Oaxaca is sometimes called "land of the seven moles," although there are actually countless versions of the elaborate chile sauce that embodies the region's famously complex cuisine. At Pitiona, chef José Manuel Bantildeos Rodriguez mixes molecular gastronomy know-how with traditional Oaxacan recipes to create a six-course tasting menu – with matching mezcals – including bean foam and carrot tortillas set with gelatinous, algae-derived agar-agar.

The courtyard of La Biznaga restaurant is a perfect place to wait out the summer rains and enjoy $2 local house mezcals alongside octopus salad with rosemary and white beans. This ties beautifully into steak with a sumptuous, jet-black sauce of plums, mezcal, and the smoked pasilla mixe chile.

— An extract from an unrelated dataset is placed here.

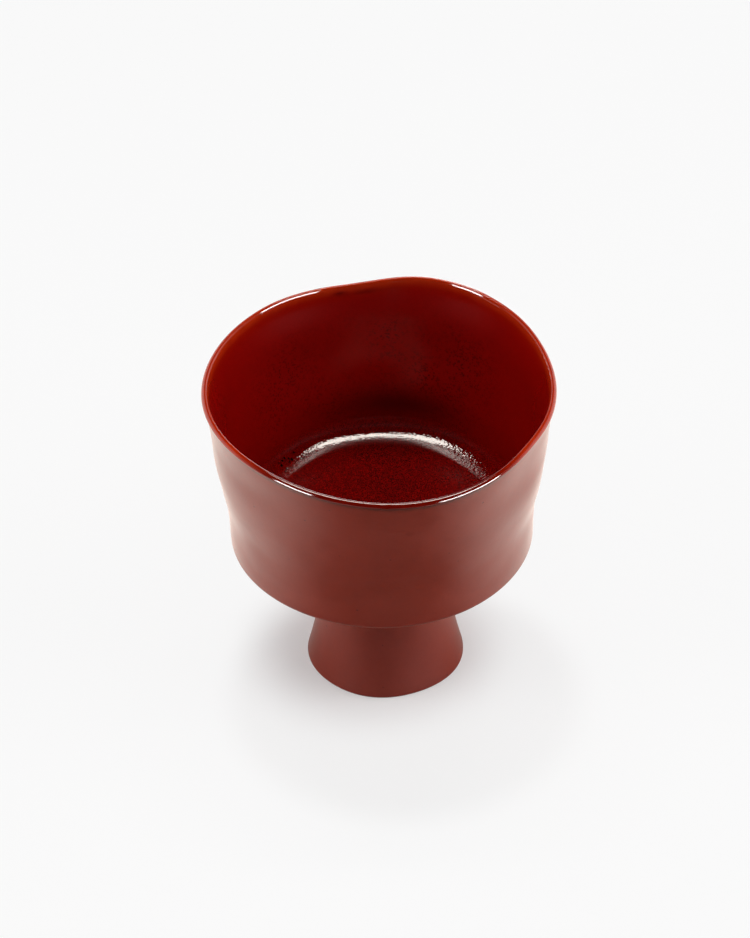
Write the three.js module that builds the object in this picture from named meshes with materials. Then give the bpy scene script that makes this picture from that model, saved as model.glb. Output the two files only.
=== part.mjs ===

Zandunga serves food from the isthmus of Tehuantepec, in the southeastern part of Oaxaca state. Its beef and fish stews are fantastic, but the huge appetizer platter — with fried plantain dumplings, sweet beef tamales, hunks of braised beef garnished with red chile, small tostadas, and tomato salsa with dried shrimp – accompanied by house mezcals and Mexican microbrews — is paradise.

The Bars

Despite its relaxed vibe, Oaxaca is a city that likes to celebrate. There are after-hours dance clubs, beer bars with 100-year-old saloon doors, and easy-to-miss storefronts with agave ambassadors sharing the local bounty. It's easy to get lost in the downtown bars.

Mezcaleria Los Amantes is a dark, arty mezcal dispenser devoted to small-production mezcals. Txalaparta is high energy, with its late-night, mezcal-fueled dance parties. Or kick back at La Salamandra, a cozy neighborhood bar with live music.

At La Mezcaloteca, an appointment-only tasting room, owners Marco Ochoa and Silvia and Alejandro Philon are dedicated to educating the public about the individuality of traditional mezcals. Ochoa takes a deep whiff of a 104-proof mexicano that exudes green olive, tobacco, and a hint of mushroom. He lets out a satisfied sigh: "It's alchemy."